Hard problem: Solving systems of multivariate quadratic equations Key advantages: Very short signatures (<1 KB) and small keys. Representative scheme:

  • Rainbow: Fast signature generation/verification on small messages.

Counter-arguments:

  • History of algebraic and rank-based cryptanalysis has broken early instantiations; parameter tuning remains delicate.
  • Less confidence than lattice and code paradigms.

5. Isogeny-Based Cryptography

Hard problem: Computing isogenies between supersingular elliptic curves Key advantages: Small keys (<100 bytes), small shared secrets. Representative scheme:

  • SIKE: Outlier in NIST’s third round due to suspected vulnerabilities.

Counter-arguments:

  • Performance is an order of magnitude slower than other KEMs.
  • Recent classical attacks on the underlying supersingular curve endomorphism rings cast doubt on its long-term resilience.


Protocol-Level Integration: The KEMTLS Case Study

The theoretical robustness of a PQC primitive is only half the battle; real-world deployment surfaces entirely new challenges. Implementing KEMTLS, a hybrid key-exchange variant of TLS 1.3 that sandwiches a lattice-based KEM into the handshake, illustrates this vividly:

  • Handshake latency increases by 20–50% on typical web servers, due to larger messages and more complex cryptographic operations.
  • Interoperability hurdles arise: middleboxes and existing PKI assume fixed handshake sizes and certificate structures, requiring firmware updates across billions of devices.
  • Operational complexity: deploying post-quantum certificates alongside RSA/ECDSA ones demands new tooling, certificate-authority workflows, and revocation checking mechanisms.


Beyond Algorithms: Psychology, Economics, and the “Cognitive Firewall”

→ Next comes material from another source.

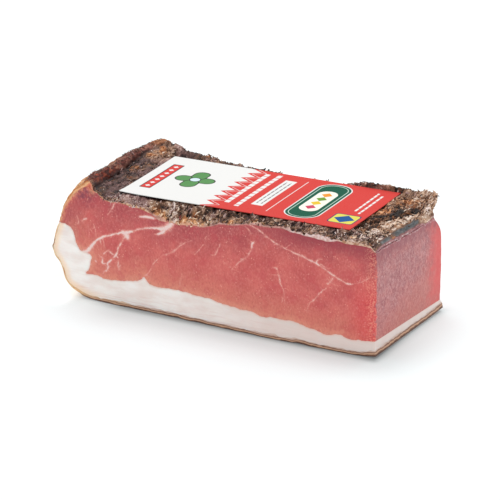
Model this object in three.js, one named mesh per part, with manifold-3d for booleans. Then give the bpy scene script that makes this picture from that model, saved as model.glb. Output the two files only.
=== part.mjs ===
// A cut block of speck ham: cured lean meat under a rough spiced crust, a layer of fat with its
// rind that runs below the meat and up its left side, and a printed card that lies on the crust.
// Millimetres, +X along the block, +Y from the front cut to the back cut, +Z up.
import * as THREE from "three";
import { mergeVertices } from "three/addons/utils/BufferGeometryUtils.js";
import Module from "manifold-3d";

// The block. While it is built, x = 0 is where the left end begins to curl up from the floor.
const cutEndX = 232; // plane of the right cut end
const cutDepth = 102; // front cut to back cut at the left
const cutDepthRight = 98; // front cut to back cut of the meat at the right end
const rindDepthRight = 101; // the rind reaches further back there
const lipHeight = 88.1; // the raised left edge of the crust
const fatTipHeight = 53.2; // where the fat ends, up the left side
const gap = 0.3; // between pieces that touch

// Left side of the front cut, as x over z: rind curl, bulge of fat, meat, then the lip
const leftSide = [
  [0, 23], [0.9, 9.1], [3.7, 1.1], [6.8, -4.9], [11.6, -9.2], [18.5, -11.4], [24.2, -14],
  [28, -17.6], [34.4, -19.8], [43.2, -17.3], [49.5, -14.9], [54.9, -13], [61.9, -11.2],
  [68.5, -8.4], [77.6, -1.6], [83.7, 2.5], [lipHeight, 9.5],
];
// Border of fat and meat in the front cut, from its tip at the left side to the cut end
const seam = [
  [-13.6, 53.2], [-7.4, 52.3], [-2.1, 47.8], [-0.3, 40.2], [3.6, 35.4], [9, 34.3], [12, 31],
  [10.1, 24], [8.6, 20.6], [12.5, 18.8], [20.7, 17.9], [30.9, 18.3], [43, 20], [51.8, 23.5],
  [60, 20], [74, 20.6], [90, 20], [106.9, 18.7], [125, 16], [145, 14], [170.1, 14.6],
  [195.7, 10.7], [212.6, 10.8], [cutEndX, 12.2],
];
// Upper edge of the front cut, as z over x, with the cleft left of its middle
const frontEdge = [
  [13, 78.2], [20.5, 76.8], [38.2, 76.6], [52.4, 75.3], [61, 72], [66, 69], [72, 68.6],
  [85, 70.3], [99.5, 70.6], [112.6, 74.4], [129.2, 77.2], [150, 79.5], [171.9, 79.5],
  [188.8, 77.6], [214, 76.4], [cutEndX, 76.4],
];
// Upper edge of the back cut
const backEdge = [
  [8, 85.5], [17, 83.6], [27, 81], [45, 80.2], [75, 78.4], [110, 78], [150, 79.2], [166, 81.3],
  [177, 82.9], [197, 84.2], [224, 83.7], [cutEndX, 80],
];
// Crest of the lip, as its shift in x over the share of the depth
const lipCrest = [[0, 0], [0.08, -3.2], [0.18, -5.4], [0.4, -6.6], [0.66, -7.8], [0.8, -5], [1, -0.6]];

// Crust
const crustLevel = 78.7; // of the flat middle that carries the card
const frontSlope = 16; // depth over which the crust rises from the front cut
const backSlope = 15; // depth over which it rises to the back edge
const endRidgeX = 225; // pale ledge before the right cut end
const grooveX = 214; // dark groove behind that ledge
const grooveDepth = 3.2;
const cragHeight = 1.7;
const cragLength = 8.5;

// Printed card
const card = { length: 172.7, width: 84.5, thickness: 0.6, x: 115.5, y: 52.6, z: 80.9 };
const cardYaw = THREE.MathUtils.degToRad(3.2);
const cardRoll = THREE.MathUtils.degToRad(-1.2);

// Fineness of the solids
const stations = 22; // slices from front to back
const topPoints = 50;
const seamPoints = 36;
const flakeStep = 8.2; // one flake of spice in each square of this size
const seed = 20;

const smooth = (v) => THREE.MathUtils.smoothstep(v, 0, 1);
const mix = THREE.MathUtils.lerp;
const bump = (v) => Math.exp(-v * v);

// A smooth function through [place, value] pairs, level beyond both ends
function through(pairs) {
  const slope = (i) => {
    const a = pairs[Math.max(i - 1, 0)];
    const b = pairs[Math.min(i + 1, pairs.length - 1)];
    return (b[1] - a[1]) / (b[0] - a[0]);
  };
  return (place) => {
    if (place <= pairs[0][0]) return pairs[0][1];
    if (place >= pairs.at(-1)[0]) return pairs.at(-1)[1];
    const i = pairs.findIndex((pair) => pair[0] > place) - 1;
    const [a, b] = [pairs[i], pairs[i + 1]];
    const width = b[0] - a[0];
    const s = (place - a[0]) / width;
    const rise = (b[1] - a[1]) / width;
    const [m0, m1] = [slope(i), slope(i + 1)];
    return a[1] + width * s * (m0 + s * (3 * rise - 2 * m0 - m1 + s * (m0 + m1 - 2 * rise)));
  };
}

const leftX = through(leftSide);
const frontZ = through(frontEdge);
const backZ = through(backEdge);
const lipShift = through(lipCrest);
const endZ = through([[0, 76.4], [12, 75.9], [26, 75], [47, 73.2], [67, 73], [cutDepth, 72.6]]);

// Seeded random numbers
function randomFrom(start) {
  let state = start;
  return () => {
    state = (state * 1664525 + 1013904223) >>> 0;
    return state / 2 ** 32;
  };
}

// Smooth bumps of random height, about one to a square of side 1
const noiseSize = 64;
const noiseTable = Array.from({ length: noiseSize * noiseSize }, randomFrom(seed));
function noise(x, y) {
  const [i, j] = [Math.floor(x), Math.floor(y)];
  const at = (a, b) => noiseTable[(a & (noiseSize - 1)) * noiseSize + (b & (noiseSize - 1))];
  const [u, v] = [smooth(x - i), smooth(y - j)];
  return 2 * mix(mix(at(i, j), at(i + 1, j), u), mix(at(i, j + 1), at(i + 1, j + 1), u), v) - 1;
}

// Where the back cut lies at x and z. Near the right end it draws in under the crust.
function backY(x, z) {
  const right = smooth((x - 130) / 100);
  const foot = mix(rindDepthRight, cutDepthRight, smooth((z - 5) / 4));
  const neck = 8 * bump((z - 73) / 8) * smooth((x - 190) / 40);
  const ledge = 2 * smooth((z - 78) / 3);
  return mix(cutDepth, foot + ledge, right) - neck;
}

// Height of the card's underside over x and y, and whether the card is there
function underCard(x, y) {
  const [dx, dy] = [x - card.x, y - card.y];
  const along = dx * Math.cos(cardYaw) + dy * Math.sin(cardYaw);
  const across = dy * Math.cos(cardYaw) - dx * Math.sin(cardYaw);
  const margin = 5.5;
  const covers =
    Math.abs(along) < card.length / 2 + margin && Math.abs(across) < card.width / 2 + margin;
  return { covers, z: card.z - card.thickness / 2 + across * Math.tan(cardRoll) };
}

// Height of the crust
function crustZ(x, y) {
  const back = backY(x, crustLevel);
  let z = mix(frontZ(x), crustLevel, smooth(y / frontSlope));
  z = mix(z, backZ(x), smooth((y - back + backSlope) / (backSlope - 3)));
  z -= grooveDepth * bump((x - grooveX - 5 * (y / cutDepth)) / 5) * smooth((y - 8) / 20);
  z += cragHeight * noise(x / cragLength, y / cragLength);
  z += 0.5 * cragHeight * noise(2.1 * x / cragLength + 9, 2.1 * y / cragLength);
  z = mix(z, endZ(y), smooth((x - endRidgeX) / (cutEndX - endRidgeX)));
  const below = underCard(x, y);
  return below.covers ? Math.min(z, below.z - 2 * gap) : z;
}

// The left side moves with the lip, which bulges outwards between the cuts
function leftPoint(z, t) {
  return [leftX(z) + lipShift(t) * smooth((z - 45) / 35), z];
}

// The seam in the slice at share t of the depth, moved off the fat by the given distance
function seamLine(t, off) {
  const curve = new THREE.SplineCurve(seam.map(([x, z]) => new THREE.Vector2(x, z)));
  const change = (x) => t * smooth((x - 20) / 30) * (2 * Math.sin(x / 19) - 0.011 * x);
  return Array.from({ length: seamPoints + 1 }, (_, i) => {
    const point = curve.getPointAt(i / seamPoints);
    const along = curve.getTangentAt(i / seamPoints);
    return [point.x - off * along.y, point.y + off * along.x + change(point.x)];
  });
}

// Slice of the meat, clockwise from the seam's tip: seam, cut end, crust, lip and left side
function meatSlice(t) {
  const points = seamLine(t, gap);
  const endTop = crustZ(cutEndX, t * backY(cutEndX, 73));
  const endFoot = points.at(-1)[1];
  points.at(-1)[0] = cutEndX;
  for (const share of [0.25, 0.5, 0.75]) {
    points.push([cutEndX + Math.sin(Math.PI * share) * 0.8, mix(endFoot, endTop, share)]);
  }
  const crestX = leftX(lipHeight) + lipShift(t);
  const footX = crestX + 3.4;
  for (let i = 0; i <= topPoints; i += 1) {
    const x = mix(cutEndX, footX, i / topPoints);
    const y = t * backY(x, crustLevel);
    const atFoot = mix(78, 81.5, smooth((t - 0.6) / 0.4));
    points.push([x, mix(crustZ(x, y), atFoot, smooth(1 - (x - footX) / 8))]);
  }
  points.push([crestX + 2.6, 84.2], [crestX + 1.6, 87.3], [crestX - 0.6, lipHeight]);
  for (const z of [86.3, 83.7, 78, 72, 66, 60]) {
    points.push(leftPoint(z, t));
  }
  return points;
}

// Slice of the fat: seam, cut end, flat underside, rind curl and left side
function fatSlice(t) {
  const points = seamLine(t, 0);
  points.at(-1)[0] = cutEndX;
  points.push([cutEndX + 0.3, 8], [cutEndX, 4.6], [cutEndX - 2, 2.8], [cutEndX - 8, 0.8]);
  for (let x = cutEndX - 17; x > leftSide[0][1] + 5; x -= 15) {
    points.push([x, 0]);
  }
  const curlPoints = 16;
  for (let i = 0; i < curlPoints; i += 1) {
    points.push(leftPoint((fatTipHeight - 1) * (i / curlPoints) ** 1.5, t));
  }
  return points;
}

// A closed solid from slices that run from the front cut to the back cut
function loft(slice) {
  const rings = Array.from({ length: stations + 1 }, (_, k) => slice(k / stations));
  const outlines = rings.map((ring) => ring.map(([x, z]) => new THREE.Vector2(x, z)));
  if (THREE.ShapeUtils.isClockWise(outlines[0])) {
    outlines.forEach((outline) => outline.reverse());
  }
  const count = outlines[0].length;
  const positions = [];
  outlines.forEach((outline, k) => {
    for (const { x, y: z } of outline) {
      positions.push(x, (k / stations) * backY(x, z), z);
    }
  });
  const index = [];
  for (let k = 0; k < stations; k += 1) {
    for (let i = 0; i < count; i += 1) {
      const j = (i + 1) % count;
      const [a, b, c, d] = [k * count + i, k * count + j, (k + 1) * count + j, (k + 1) * count + i];
      index.push(a, c, b, a, d, c);
    }
  }
  const last = stations * count;
  for (const [a, b, c] of THREE.ShapeUtils.triangulateShape(outlines[0], [])) {
    index.push(a, b, c);
  }
  for (const [a, b, c] of THREE.ShapeUtils.triangulateShape(outlines[stations], [])) {
    index.push(last + a, last + c, last + b);
  }
  const geometry = new THREE.BufferGeometry();
  geometry.setAttribute("position", new THREE.Float32BufferAttribute(positions, 3));
  geometry.setIndex(index);
  return geometry;
}

const wasm = await Module();
wasm.setup();

function toManifold(geometry) {
  const bare = geometry.clone();
  bare.deleteAttribute("normal");
  bare.deleteAttribute("uv");
  const merged = mergeVertices(bare, 1e-4);
  return new wasm.Manifold(
    new wasm.Mesh({
      numProp: 3,
      vertProperties: new Float32Array(merged.attributes.position.array),
      triVerts: new Uint32Array(merged.index.array),
    }),
  );
}

function toGeometry(manifold) {
  const mesh = manifold.getMesh();
  const geometry = new THREE.BufferGeometry();
  geometry.setAttribute("position", new THREE.Float32BufferAttribute(mesh.vertProperties, 3));
  geometry.setIndex(new THREE.Uint32BufferAttribute(mesh.triVerts, 1));
  return geometry;
}

// One flake of spice, lying in the crust: a needle, a cracked grain or a chip
function flake(random) {
  const kind = random();
  let geometry = new THREE.BoxGeometry(4 + 2 * random(), 2.4 + random(), 1.6);
  if (kind < 0.4) {
    geometry = new THREE.CylinderGeometry(0.7, 0.9, 6 + 4 * random(), 5).rotateZ(Math.PI / 2);
  } else if (kind < 0.75) {
    geometry = new THREE.IcosahedronGeometry(1.5 + 0.8 * random(), 0).scale(1, 1, 0.75);
  }
  geometry.rotateY(0.5 * (random() - 0.5));
  return geometry.rotateZ(Math.PI * random());
}

// The flakes, one to a square over the bare crust, clear of the card
function flakes() {
  const random = randomFrom(seed + 1);
  const found = [];
  const edge = 4;
  for (let x = leftX(lipHeight) + 6; x < cutEndX - 9; x += flakeStep) {
    for (let y = edge; y < cutDepth - edge; y += flakeStep) {
      const geometry = flake(random);
      const [px, py] = [x + 4 * random(), Math.min(y + 4 * random(), cutDepthRight - edge)];
      const deeper = 0.2 + 0.4 * random();
      if (underCard(px, py).covers) continue;
      found.push(geometry.translate(px, py, crustZ(px, py) - deeper));
    }
  }
  return found;
}

function meatGeometry() {
  let solid = toManifold(loft(meatSlice));
  for (const geometry of flakes()) {
    solid = solid.add(toManifold(geometry));
  }
  return toGeometry(solid);
}

function cardGeometry() {
  const geometry = new THREE.BoxGeometry(card.length, card.width, card.thickness);
  geometry.rotateX(cardRoll).rotateZ(cardYaw);
  return geometry.translate(card.x, card.y, card.z);
}

function piece(name, geometry, color, roughness) {
  const material = new THREE.MeshStandardMaterial({ color, roughness, metalness: 0 });
  const mesh = new THREE.Mesh(geometry, material);
  mesh.name = name;
  return mesh;
}

const group = new THREE.Group();
group.add(piece("lean", meatGeometry(), 0xb9555a, 0.4));
group.add(piece("fat", loft(fatSlice), 0xeed9d2, 0.45));
group.add(piece("label", cardGeometry(), 0xe04a4a, 0.5));

// The origin is the middle of the underside of the block's box
const box = new THREE.Box3().setFromObject(group);
const middle = box.getCenter(new THREE.Vector3());
group.position.set(-middle.x, -middle.y, -box.min.z);

export default group;
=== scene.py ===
# A cut block of speck ham: lean meat with marbling, a layer of fat with its rind below it and up
# the left side, a rough crust of smoke and spice, and a printed card that lies on the crust.
# Metres, +X along the block, +Y from the front cut to the back cut, +Z up.
import math

import bpy
import numpy as np
from mathutils import Euler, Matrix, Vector, geometry


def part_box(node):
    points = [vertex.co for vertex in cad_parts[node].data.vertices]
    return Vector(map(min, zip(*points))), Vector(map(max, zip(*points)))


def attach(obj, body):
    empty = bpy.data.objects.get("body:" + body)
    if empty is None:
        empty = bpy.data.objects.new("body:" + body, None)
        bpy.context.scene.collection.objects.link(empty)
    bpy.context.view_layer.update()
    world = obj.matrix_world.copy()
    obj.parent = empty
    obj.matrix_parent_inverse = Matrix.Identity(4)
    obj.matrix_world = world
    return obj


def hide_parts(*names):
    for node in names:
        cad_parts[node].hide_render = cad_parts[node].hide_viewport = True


MM = 0.001
SEED = 11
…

Transitioning to PQC is as much a human problem as it is a cryptographic one. Studies in behavioral economics reveal that organizations discount long-term risks—like quantum-cryptanalysis—while overweighting immediate costs. Cognitive science indicates that vivid narratives can overcome this inertia. Thus:

  • “Quantum-Year 2000” analogy: Just as Y2K galvanized massive cross-industry collaboration, we must craft equally compelling narratives about post-quantum risk.
  • “Cognitive firewall”: Institutional processes need “pre-mortem” analyses—simulated quantum breach exercises—so that leadership tangibly experiences the threat.
  • Stakeholder education: Workshops with CTOs, CISOs, and regulators that include live decryption demos (using small quantum simulators) can shift abstract risk into concrete urgency.


Toward a Seamless Migration Strategy

A measured, multi-phased roadmap will ensure continuity of security:

  1. Hybrid Rollouts (2022–2024): Combine classical and post-quantum primitives (e.g., ECDH + Kyber) in handshakes. Measure performance, tweak parameters, and build confidence in production.
  2. Deprecation of Legacy Schemes (2024–2026): Phase out RSA 2048 and 3DES gradually, replacing with PQC-only or PQC-majority suites. Institute deprecation timelines akin to SHA-1 removal, giving vendors clear upgrade paths.
  3. Standardization and Certification (2026–2028): Finalize NIST PQC standards, integrate into FIPS, Common Criteria, and EU/EAL frameworks. Develop PQC-capable hardware security modules (HSMs), smart cards, and TPMs.
  4. Quantum-Resistant Everywhere (2028+): Achieve global PQC adoption in IoT, mobile, cloud, and critical infrastructure. Institute “Q-ready” compliance requirements for any new system procurement.


Counter-Arguments and Dissenting Opinions

No migration plan is immune from critique—and healthy dissent sharpens our approach:

  • “Why not delay?” Some argue that quantum computers capable of cracking RSA at scale remain decades away. Yet algorithmic and engineering advances proceed unpredictably; worst-case breach precedence (Stuxnet, SolarWinds) counsels preemption, not delay.
  • “Is PQC future-proof?” Critics note that lattice, code, and multivariate schemes all rest on complexity assumptions that could, in principle, be undermined by breakthroughs in classical or quantum algorithms. Defense-in-depth demands diversity: no single primitive should bear the entire trust burden.
  • “Operational overhead is too high.” Indeed, larger keys and signatures will increase bandwidth and storage demands. Yet cryptographic agility—architectures that allow plug-and-play algorithms—can ameliorate long-term costs.


Concluding Reflections

We stand at a cryptographic inflection point. By weaving together lattice-based constructs, code-based stalwarts, hash-based resilience, multivariate and isogeny ingenuity, we can erect a robust, quantum-resistant perimeter. But technical solutions alone will not suffice. We must also engineer organizational change: cognitive firewalls, cross-industry playbooks, and clear deprecation timelines. Only then can we transform the looming quantum threat into a catalyst for stronger, more resilient security.

“The future of cryptography will not be written in stone—but in code designed to keep pace with the quantum tide.”